Obtaining UHSLC Data

There are currently three ways to obtain tide gauge data from the UHSLC:

Citing UHSLC Data

If you use UHSLC tide gauge data in your research or applications, please cite the dataset as:

Caldwell, P. C., M. A. Merrifield, P. R. Thompson (2015), Sea level measured by tide gauges from global oceans — the Joint Archive for Sea Level holdings (NCEI Accession 0019568), Version 5.5, NOAA National Centers for Environmental Information, Dataset, doi:10.7289/V5V40S7W.

This citation refers to the Research Quality dataset archived by the NOAA National Centers for Environmental Information as the Joint Archive for Sea Level. As discussed below, Fast Delivery data is replaced by Research Quality as it becomes available. Only the most recent Fast Delivery values are not included in the Research Quality archive. If you use Fast Delivery data, please use the citation above and note the date through which Fast Delivery data was obtained.

What datasets are available?

The UHSLC offers tide gauge data with two levels of quality-control (QC), where more rigorous QC requires more effort and a greater time-lag. 

  • Fast Delivery (FD) data are released within 1-2 months of data collection and receive only basic QC focused on large level shifts and obvious outliers. FD data are replaced in the data stream by RQD (see below) as the latter becomes available.
  • Research Quality Data (RQD) receive thorough QC and are considered to be the final science-ready data set.

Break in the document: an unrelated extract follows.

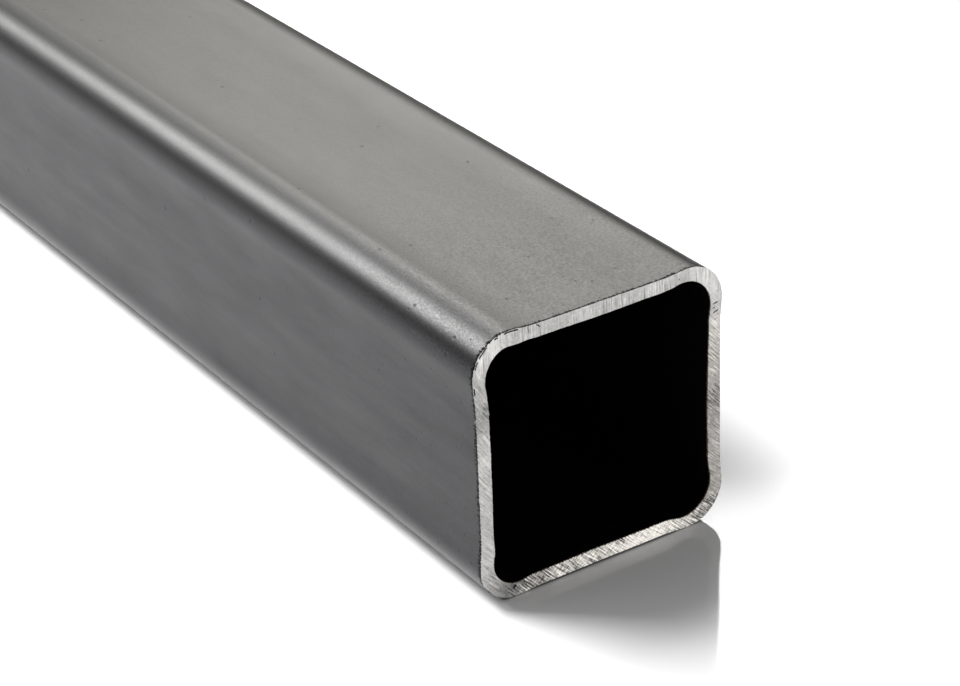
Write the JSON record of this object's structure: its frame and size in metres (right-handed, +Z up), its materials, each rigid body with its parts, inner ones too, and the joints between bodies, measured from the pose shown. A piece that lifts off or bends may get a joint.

This final QC process is time-consuming, and as a result, the RQD are released 1-2 years after data is received from the data originators by the UHSLC.

Real-Time (RT) data, which feeds the international tsunami networks, are available from the UNESCO IOC Sea Level Monitoring website hosted by the Flanders Marine Institute (VLIZ).

UHSLC Data Streams

Other important notes:

  • The UHSLC maintains one of the largest global networks of tide gauges that feed the FD stream, but there are numerous other international agencies that contribute. These FD data are received from partner agencies on a monthly basis and incorporated into the FD stream.
  • The RQD is maintained by Pat Caldwell and archived as the NOAA Joint Archive for Mean Sea Level (JASL). FD data is included in the RQD after final quality-control, but the RQD includes many more sites from countries with less technical capacity for fast data turn-around. The JASL is also active in historical data rescue.
  • The Permanent Service for Mean Sea Level is the primary GLOSS repository for monthly data, and in order to avoid confusion, the RQD is only available from the UHSLC at hourly and daily resolution. All RQD are sent in annual updates to the PSMSL to be incorporated into the monthly data stream.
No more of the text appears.